##### Given data
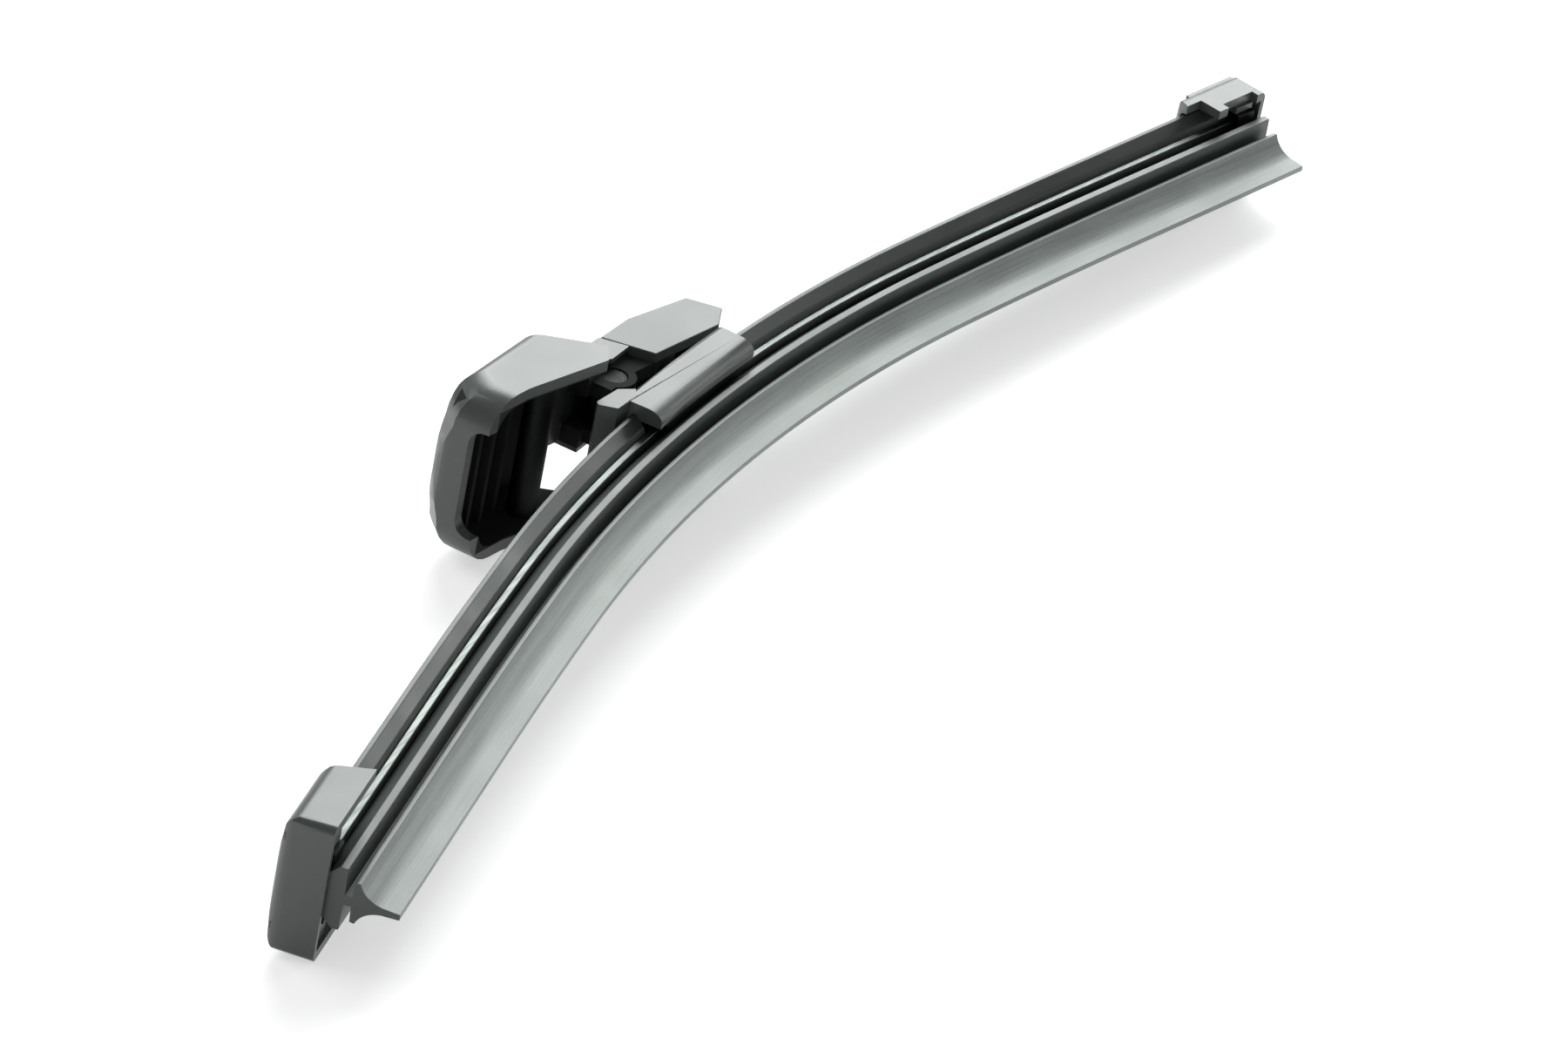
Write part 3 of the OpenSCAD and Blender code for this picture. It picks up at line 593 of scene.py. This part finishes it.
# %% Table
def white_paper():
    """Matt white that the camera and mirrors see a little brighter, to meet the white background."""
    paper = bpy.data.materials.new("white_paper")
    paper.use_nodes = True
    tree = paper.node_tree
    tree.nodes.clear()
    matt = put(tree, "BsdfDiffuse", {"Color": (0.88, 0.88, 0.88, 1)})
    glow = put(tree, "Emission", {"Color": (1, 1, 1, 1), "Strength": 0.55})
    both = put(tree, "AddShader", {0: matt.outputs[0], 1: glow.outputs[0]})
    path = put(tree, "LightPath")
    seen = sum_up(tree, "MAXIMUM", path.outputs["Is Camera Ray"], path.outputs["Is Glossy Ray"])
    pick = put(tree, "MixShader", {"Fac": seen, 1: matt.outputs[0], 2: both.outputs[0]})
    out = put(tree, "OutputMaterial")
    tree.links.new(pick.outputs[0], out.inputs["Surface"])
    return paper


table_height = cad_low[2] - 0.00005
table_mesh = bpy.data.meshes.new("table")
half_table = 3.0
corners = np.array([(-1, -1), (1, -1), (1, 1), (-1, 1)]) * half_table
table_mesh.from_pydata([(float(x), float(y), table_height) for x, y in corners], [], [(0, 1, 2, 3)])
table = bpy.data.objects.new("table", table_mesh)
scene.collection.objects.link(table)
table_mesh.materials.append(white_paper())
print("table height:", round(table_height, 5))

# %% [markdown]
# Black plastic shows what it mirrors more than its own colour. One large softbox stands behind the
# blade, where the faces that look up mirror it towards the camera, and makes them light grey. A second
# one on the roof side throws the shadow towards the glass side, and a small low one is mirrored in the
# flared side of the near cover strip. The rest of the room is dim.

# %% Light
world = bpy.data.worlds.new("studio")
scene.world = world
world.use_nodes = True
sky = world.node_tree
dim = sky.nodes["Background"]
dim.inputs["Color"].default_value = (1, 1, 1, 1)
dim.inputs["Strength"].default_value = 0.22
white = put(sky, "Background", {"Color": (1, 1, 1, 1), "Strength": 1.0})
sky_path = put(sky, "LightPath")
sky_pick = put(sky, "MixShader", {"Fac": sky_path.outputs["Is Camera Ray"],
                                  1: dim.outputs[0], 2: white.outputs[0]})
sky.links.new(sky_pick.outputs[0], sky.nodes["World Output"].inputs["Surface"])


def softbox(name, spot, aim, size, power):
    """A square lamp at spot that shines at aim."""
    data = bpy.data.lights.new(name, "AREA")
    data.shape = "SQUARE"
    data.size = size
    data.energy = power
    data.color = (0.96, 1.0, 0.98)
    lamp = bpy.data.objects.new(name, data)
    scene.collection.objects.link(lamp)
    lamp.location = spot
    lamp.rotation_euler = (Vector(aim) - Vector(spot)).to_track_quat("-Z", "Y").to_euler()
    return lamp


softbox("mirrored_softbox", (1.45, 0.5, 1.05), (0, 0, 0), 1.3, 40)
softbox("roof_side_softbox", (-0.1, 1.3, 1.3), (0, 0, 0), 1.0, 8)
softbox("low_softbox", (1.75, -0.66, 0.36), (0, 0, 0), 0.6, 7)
##########
##### Given data
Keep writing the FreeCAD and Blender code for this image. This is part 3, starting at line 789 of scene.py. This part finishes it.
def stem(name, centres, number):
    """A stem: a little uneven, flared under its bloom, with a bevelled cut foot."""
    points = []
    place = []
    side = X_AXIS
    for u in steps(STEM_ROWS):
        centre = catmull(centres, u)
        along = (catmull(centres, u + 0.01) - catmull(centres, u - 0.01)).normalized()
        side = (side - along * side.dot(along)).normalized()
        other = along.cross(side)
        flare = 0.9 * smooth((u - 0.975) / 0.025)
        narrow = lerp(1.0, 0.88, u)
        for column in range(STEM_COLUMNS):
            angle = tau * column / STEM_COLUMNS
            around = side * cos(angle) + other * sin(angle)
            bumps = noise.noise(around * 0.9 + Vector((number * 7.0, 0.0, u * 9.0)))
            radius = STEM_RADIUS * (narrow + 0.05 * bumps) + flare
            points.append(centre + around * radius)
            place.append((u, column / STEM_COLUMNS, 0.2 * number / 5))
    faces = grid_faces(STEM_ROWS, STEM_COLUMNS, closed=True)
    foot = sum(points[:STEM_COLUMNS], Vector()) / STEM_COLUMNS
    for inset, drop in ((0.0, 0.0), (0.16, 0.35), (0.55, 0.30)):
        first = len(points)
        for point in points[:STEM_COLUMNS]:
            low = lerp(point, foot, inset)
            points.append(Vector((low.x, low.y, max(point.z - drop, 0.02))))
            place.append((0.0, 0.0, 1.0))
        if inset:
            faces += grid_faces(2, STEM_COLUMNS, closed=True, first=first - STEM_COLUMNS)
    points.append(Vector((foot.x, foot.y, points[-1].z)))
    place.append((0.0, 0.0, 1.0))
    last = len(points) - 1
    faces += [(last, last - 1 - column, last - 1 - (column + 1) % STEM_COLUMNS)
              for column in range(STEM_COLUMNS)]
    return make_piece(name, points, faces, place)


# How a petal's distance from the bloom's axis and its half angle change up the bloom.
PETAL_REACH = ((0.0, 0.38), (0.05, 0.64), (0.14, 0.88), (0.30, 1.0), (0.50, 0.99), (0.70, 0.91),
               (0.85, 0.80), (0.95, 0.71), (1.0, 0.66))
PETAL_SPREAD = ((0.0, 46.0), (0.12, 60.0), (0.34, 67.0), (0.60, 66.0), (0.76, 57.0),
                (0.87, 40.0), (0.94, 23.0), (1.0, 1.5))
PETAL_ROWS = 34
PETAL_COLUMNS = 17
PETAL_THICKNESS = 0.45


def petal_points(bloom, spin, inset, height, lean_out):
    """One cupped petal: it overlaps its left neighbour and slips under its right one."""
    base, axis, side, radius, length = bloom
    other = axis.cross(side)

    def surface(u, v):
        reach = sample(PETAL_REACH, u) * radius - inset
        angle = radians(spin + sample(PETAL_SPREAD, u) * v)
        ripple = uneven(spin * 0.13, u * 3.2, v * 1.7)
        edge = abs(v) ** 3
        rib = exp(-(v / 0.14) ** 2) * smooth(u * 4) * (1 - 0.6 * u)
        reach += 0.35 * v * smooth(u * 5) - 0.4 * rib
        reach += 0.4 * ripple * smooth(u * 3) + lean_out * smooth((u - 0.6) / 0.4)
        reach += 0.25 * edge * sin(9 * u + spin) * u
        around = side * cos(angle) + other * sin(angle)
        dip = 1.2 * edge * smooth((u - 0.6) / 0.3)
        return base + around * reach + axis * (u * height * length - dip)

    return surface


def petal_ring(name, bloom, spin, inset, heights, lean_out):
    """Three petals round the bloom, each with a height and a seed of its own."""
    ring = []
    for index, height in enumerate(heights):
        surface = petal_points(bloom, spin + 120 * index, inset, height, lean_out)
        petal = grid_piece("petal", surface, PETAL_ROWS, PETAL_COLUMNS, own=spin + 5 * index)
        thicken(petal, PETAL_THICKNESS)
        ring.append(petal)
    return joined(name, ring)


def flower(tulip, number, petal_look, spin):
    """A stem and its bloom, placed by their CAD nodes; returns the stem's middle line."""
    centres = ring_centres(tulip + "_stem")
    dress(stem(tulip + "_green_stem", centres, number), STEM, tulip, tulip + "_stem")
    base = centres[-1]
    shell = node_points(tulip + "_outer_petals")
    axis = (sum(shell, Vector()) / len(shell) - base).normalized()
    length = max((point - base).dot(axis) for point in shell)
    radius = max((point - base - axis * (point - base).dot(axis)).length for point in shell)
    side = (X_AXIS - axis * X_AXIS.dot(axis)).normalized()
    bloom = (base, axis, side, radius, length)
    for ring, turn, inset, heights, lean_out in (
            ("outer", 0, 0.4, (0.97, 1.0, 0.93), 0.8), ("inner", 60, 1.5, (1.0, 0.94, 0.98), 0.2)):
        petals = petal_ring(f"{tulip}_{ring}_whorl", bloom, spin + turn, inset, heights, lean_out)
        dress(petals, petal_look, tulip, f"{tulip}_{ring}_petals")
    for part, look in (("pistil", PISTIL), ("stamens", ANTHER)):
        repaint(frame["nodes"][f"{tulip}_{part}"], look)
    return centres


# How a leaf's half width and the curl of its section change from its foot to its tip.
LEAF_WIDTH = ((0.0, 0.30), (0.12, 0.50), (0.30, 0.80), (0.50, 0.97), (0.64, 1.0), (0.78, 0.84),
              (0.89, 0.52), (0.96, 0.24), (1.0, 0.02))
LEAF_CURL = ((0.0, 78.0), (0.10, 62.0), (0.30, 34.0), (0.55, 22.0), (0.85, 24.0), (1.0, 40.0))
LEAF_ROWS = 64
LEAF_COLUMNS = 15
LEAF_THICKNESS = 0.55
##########
##### Given data
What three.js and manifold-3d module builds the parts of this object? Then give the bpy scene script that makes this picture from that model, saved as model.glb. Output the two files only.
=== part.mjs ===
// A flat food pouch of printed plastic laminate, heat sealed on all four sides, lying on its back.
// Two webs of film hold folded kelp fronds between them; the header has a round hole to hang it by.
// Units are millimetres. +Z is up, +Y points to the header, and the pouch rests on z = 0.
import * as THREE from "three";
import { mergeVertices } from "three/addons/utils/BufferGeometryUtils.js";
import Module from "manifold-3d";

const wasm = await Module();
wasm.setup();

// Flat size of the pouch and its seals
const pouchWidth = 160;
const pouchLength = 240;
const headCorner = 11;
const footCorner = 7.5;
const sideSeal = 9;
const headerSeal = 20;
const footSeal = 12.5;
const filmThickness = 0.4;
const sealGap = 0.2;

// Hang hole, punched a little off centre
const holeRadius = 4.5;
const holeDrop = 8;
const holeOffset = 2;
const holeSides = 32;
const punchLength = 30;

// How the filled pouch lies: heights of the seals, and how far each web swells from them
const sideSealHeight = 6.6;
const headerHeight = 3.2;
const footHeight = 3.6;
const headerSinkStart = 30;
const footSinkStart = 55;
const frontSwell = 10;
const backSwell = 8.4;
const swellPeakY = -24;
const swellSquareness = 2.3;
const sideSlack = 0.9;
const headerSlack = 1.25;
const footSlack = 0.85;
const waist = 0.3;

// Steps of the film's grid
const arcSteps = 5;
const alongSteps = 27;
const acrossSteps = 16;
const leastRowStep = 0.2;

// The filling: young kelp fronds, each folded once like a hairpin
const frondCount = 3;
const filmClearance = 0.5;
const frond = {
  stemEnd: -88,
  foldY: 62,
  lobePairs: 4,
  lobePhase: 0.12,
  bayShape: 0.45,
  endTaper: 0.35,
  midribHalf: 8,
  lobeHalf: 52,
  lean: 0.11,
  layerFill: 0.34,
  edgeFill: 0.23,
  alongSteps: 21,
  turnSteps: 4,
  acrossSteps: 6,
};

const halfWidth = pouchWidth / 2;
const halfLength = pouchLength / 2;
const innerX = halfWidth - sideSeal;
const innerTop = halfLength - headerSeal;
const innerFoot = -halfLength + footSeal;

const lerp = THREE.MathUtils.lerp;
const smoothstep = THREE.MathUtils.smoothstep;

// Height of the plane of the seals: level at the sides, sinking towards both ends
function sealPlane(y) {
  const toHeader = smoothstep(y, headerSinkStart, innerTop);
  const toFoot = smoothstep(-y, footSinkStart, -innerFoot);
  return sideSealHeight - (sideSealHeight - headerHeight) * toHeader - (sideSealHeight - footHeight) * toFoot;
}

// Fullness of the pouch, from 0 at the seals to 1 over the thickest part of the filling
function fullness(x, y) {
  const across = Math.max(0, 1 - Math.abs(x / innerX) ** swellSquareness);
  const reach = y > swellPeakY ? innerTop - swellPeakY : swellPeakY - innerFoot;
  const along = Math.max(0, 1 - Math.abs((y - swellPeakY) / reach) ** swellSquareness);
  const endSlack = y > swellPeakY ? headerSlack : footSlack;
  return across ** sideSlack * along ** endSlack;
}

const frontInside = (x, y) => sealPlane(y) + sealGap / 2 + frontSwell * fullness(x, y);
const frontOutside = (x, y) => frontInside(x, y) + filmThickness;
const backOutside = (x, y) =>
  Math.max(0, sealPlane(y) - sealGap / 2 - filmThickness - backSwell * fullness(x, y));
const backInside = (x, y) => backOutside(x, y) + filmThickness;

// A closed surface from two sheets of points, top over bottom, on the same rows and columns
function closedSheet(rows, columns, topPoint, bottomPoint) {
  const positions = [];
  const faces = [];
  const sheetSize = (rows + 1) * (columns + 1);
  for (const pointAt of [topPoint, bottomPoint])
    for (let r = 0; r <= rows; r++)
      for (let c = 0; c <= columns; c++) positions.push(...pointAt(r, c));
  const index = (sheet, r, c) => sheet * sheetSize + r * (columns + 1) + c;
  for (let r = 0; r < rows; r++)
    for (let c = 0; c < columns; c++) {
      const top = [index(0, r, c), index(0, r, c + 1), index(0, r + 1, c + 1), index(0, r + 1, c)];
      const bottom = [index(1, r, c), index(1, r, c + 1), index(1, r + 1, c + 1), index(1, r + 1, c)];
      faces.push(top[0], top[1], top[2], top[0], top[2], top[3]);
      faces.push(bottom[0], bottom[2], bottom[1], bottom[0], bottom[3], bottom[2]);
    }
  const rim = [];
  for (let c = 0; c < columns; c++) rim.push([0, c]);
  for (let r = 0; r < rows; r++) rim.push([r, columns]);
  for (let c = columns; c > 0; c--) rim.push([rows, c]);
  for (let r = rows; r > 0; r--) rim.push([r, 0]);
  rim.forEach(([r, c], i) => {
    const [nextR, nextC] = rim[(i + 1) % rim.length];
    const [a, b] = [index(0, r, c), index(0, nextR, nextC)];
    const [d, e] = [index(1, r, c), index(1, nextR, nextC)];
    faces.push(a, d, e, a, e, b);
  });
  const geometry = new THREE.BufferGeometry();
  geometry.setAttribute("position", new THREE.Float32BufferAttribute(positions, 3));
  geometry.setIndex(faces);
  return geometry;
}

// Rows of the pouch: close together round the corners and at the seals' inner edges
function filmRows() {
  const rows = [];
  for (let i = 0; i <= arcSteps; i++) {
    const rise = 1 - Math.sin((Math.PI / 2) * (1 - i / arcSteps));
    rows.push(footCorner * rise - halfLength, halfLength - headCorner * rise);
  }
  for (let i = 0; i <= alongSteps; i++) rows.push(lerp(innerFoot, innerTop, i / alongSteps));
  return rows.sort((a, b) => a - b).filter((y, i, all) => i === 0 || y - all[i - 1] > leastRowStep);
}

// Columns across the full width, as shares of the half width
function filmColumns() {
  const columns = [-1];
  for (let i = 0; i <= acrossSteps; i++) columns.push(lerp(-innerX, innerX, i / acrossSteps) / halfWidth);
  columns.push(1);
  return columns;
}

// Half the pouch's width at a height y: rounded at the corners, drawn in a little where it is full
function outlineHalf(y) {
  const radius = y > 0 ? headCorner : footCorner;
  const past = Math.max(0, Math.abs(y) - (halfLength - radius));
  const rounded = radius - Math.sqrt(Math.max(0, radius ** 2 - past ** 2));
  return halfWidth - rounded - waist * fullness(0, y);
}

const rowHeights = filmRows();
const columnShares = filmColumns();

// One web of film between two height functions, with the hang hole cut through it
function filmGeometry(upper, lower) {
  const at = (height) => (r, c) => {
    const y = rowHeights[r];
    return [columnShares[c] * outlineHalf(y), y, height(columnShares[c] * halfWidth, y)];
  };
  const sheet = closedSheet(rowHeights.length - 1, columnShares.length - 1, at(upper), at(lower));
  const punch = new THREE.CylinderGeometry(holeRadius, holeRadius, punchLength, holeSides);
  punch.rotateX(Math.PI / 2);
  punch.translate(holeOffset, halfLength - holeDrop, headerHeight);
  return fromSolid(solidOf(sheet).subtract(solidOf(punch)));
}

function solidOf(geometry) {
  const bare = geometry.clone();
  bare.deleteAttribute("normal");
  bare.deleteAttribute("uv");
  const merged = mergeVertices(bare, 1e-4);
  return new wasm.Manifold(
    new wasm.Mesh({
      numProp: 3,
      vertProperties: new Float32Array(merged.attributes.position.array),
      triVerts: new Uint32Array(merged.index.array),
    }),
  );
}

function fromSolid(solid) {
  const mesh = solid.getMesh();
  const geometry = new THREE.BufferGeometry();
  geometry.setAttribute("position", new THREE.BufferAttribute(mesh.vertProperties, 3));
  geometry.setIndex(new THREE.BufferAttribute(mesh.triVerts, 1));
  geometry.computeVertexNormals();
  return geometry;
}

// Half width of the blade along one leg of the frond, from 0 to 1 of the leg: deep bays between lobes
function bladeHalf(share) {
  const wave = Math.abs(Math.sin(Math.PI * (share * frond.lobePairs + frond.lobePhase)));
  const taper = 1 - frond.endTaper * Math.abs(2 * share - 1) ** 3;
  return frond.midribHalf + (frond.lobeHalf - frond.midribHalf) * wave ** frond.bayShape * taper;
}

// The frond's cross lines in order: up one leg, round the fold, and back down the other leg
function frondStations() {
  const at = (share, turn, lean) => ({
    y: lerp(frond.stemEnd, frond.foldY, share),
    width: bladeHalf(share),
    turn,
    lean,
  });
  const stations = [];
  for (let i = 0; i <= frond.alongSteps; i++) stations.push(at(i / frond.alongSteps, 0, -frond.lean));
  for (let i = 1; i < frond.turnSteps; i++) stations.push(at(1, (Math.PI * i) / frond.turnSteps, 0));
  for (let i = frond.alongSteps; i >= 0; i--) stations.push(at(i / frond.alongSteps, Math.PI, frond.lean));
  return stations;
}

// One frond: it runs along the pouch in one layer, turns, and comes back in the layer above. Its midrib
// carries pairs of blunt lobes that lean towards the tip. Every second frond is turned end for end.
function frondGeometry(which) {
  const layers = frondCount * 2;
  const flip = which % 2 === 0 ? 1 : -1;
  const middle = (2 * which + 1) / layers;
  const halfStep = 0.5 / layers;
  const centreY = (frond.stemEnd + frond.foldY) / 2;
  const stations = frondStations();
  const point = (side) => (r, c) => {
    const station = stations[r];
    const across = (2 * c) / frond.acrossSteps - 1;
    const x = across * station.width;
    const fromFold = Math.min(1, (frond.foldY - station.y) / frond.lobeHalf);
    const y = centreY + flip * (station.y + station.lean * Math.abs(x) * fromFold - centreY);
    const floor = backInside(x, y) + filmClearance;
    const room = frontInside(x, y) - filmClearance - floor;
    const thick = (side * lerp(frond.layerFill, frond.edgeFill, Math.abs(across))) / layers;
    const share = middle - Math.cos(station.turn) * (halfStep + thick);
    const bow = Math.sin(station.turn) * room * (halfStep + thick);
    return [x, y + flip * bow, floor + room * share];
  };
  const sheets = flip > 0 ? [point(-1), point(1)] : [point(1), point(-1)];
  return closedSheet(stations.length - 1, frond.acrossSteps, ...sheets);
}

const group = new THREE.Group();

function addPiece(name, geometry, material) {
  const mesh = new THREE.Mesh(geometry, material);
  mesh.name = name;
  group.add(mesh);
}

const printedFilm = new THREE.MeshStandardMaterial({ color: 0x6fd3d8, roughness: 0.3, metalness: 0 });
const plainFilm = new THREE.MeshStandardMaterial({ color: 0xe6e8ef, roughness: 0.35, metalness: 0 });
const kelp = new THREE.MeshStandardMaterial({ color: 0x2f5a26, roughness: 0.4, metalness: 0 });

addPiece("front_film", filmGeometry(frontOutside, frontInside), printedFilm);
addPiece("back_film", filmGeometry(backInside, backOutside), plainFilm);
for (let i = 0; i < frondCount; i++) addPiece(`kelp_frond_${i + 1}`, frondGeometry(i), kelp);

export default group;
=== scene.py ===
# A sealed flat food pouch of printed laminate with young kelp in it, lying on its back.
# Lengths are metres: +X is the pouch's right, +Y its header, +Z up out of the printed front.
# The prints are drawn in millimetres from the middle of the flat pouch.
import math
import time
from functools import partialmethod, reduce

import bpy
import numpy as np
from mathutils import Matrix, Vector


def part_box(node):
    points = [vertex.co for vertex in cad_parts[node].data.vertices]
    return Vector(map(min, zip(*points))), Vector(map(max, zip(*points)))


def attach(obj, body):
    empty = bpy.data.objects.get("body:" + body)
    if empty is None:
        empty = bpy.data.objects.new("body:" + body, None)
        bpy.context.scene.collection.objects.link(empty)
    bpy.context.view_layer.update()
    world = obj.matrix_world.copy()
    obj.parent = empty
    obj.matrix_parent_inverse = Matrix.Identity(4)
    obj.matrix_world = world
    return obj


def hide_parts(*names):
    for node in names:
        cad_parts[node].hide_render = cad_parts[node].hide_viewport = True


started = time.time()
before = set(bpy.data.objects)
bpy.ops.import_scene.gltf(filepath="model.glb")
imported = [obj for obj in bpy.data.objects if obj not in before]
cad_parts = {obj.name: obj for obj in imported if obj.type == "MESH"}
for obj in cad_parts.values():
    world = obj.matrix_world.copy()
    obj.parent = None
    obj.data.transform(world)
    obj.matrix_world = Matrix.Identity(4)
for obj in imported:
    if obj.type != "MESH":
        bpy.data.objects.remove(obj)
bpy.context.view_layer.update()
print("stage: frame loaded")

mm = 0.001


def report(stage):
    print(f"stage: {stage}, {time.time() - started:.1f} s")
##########
* Your goal
Search the records above for "update". Copy each line where it is found.

* Exercise response
    bpy.context.view_layer.update()
bpy.context.view_layer.update()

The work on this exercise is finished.